Они купила билеты. Эдам оказался прав: Шива жил на востоке Лондона в некоем подобии гетто. Лили сунула две карточки из зеленого картона в складки своего сари. Она была наполовину индуска, ее мать, венка, приехала в Англию в качестве au pair[5] и вышла замуж за врача из Дарджилинга, хирурга-ординатора, работавшего в одной из больниц Брэдфорда. Когда Лили выросла, а доктор умер, мать вернулась домой, поселилась в Зальцбурге и стала продавать пивные кружки с Glockenturm[6] в

сувенирной лавке. Именно туда они ездили каждое лето, когда Шиве давали отпуск, а проезд им оплачивала Сабина Шнитцлер, которая, вернувшись к своей девичьей фамилии и к родному языку, нередко бывала удивлена и даже озадачена тем, что ее окружают, как она выражалась, «все эти индусы». Лили, почти такая же белокожая, как Эдам Верн-Смит, была больше индуской, чем настоящие индусы: носила сари, отрастила почти до пояса типично австрийские вьющиеся каштановые волосы и брала уроки языка у соседа-бенгальца. В ее голосе появились певучие нотки, валлийские по ритмике и очень характерные для англоговорящих индусов. Шива считал, что должен был признателен ей за это, но признательности не испытывал. Как можно испытывать признательность, иногда спрашивал он себя, если женщина, на которой он женился, пошла против своих этнических корней?

Он рассказал Лили об Отсемонде еще до того, как они поженились. Не рассказать он не мог — это было противно его натуре, да и желания скрывать не было… Но в детали не вдавался, обрисовал только контуры, выдал сухие факты. Лили почти не задавала вопросы. Однако он учитывал, что может настать время, когда придется все рассказать.

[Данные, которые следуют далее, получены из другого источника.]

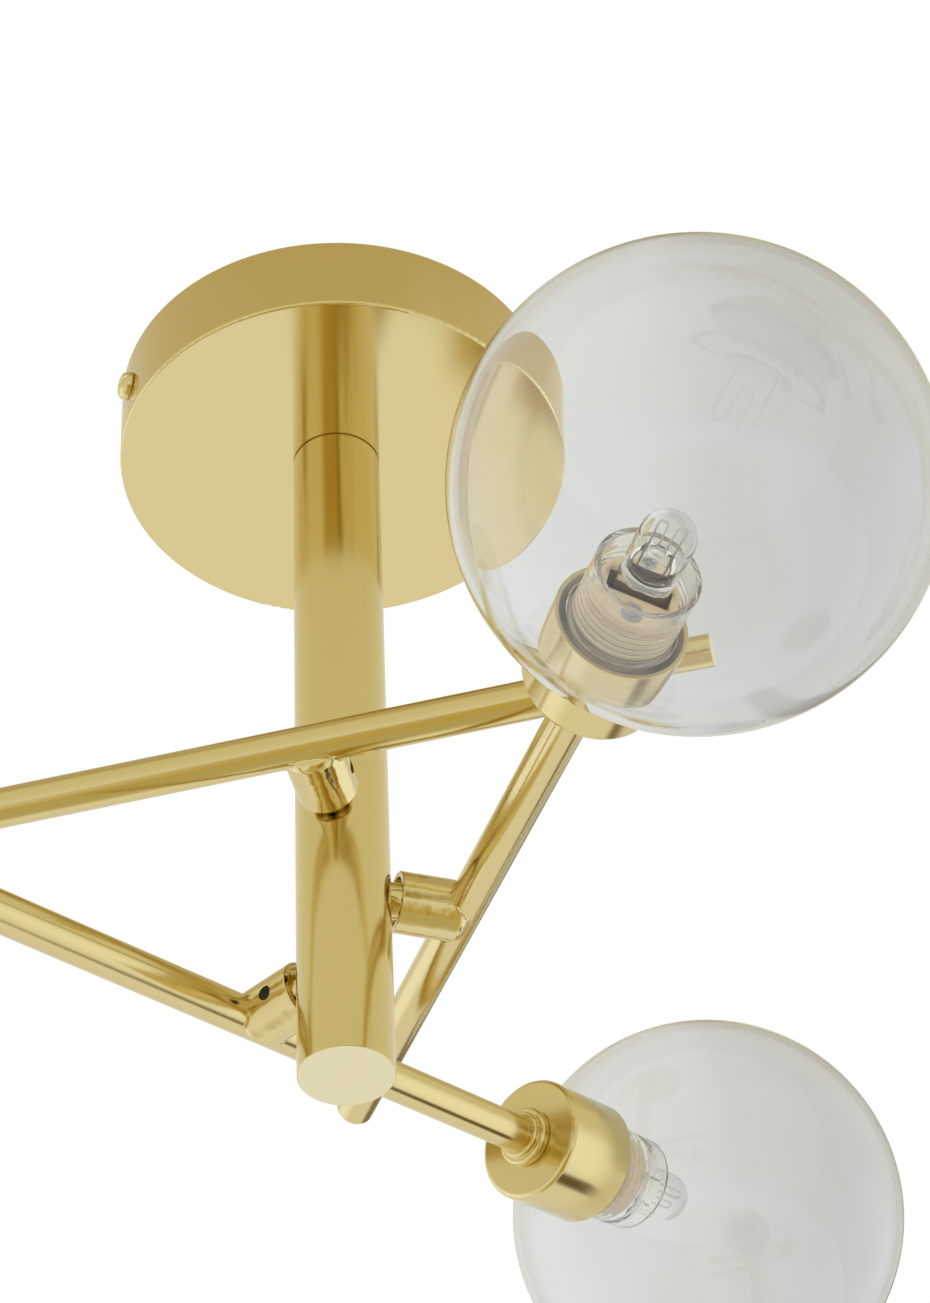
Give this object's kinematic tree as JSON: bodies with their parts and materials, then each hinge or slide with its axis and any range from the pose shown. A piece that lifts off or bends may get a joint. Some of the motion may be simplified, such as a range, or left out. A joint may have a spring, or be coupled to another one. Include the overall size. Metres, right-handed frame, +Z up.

— Ты был не виноват, — наконец сказала Лили.

— Суть в том, что они никогда не спрашивали моего мнения. Если бы я что-нибудь посоветовал, они все равно не обратили бы внимания.

— Ну и ладно.

Шива начал что-то торопливо объяснять, но тут же осадил самого себя. Правду рассказать можно, но не полностью. Открытость не требует, чтобы он рассказывал ей все.

— Постарайся забыть, — сказала Лили.

— Я чувствую, что это будет неправильно. Я не должен забывать о ребятенке.

Возможно, то, что он увидел смерть собственного ребенка, своего и Лили, было неизбежностью. Это стало карой, справедливым наказанием. Однако он не христианин, чтобы смотреть на вещи под таким углом. По сути, он даже не индуист. Его родители, еще до его рождения в большей степени отойдя от своей религии и сохранив только некоторые из ее внешних форм, пренебрегали этим аспектом его воспитания. Но долгая расовая память жила в нем; осталась присущая всем приверженцам восточной культуры твердая убежденность, что эта жизнь — лишь одна из многих на великом колесе бытия и что его в зависимости от количества хорошего и плохого (в данном случае плохого) ждет перерождение. Он представлял, как возвращается нищим калекой, как выпрашивает милостыню на приморском бульваре в Бомбее. Абсурдность заключалась в том, что одновременно он верил в кару еще при этой жизни. Он воспринимал смерть своего сына, ребенка с placenta previa, который умер во время родов, как непосредственное возмездие, хотя не смог бы сказать, кто конкретно его заслуживал.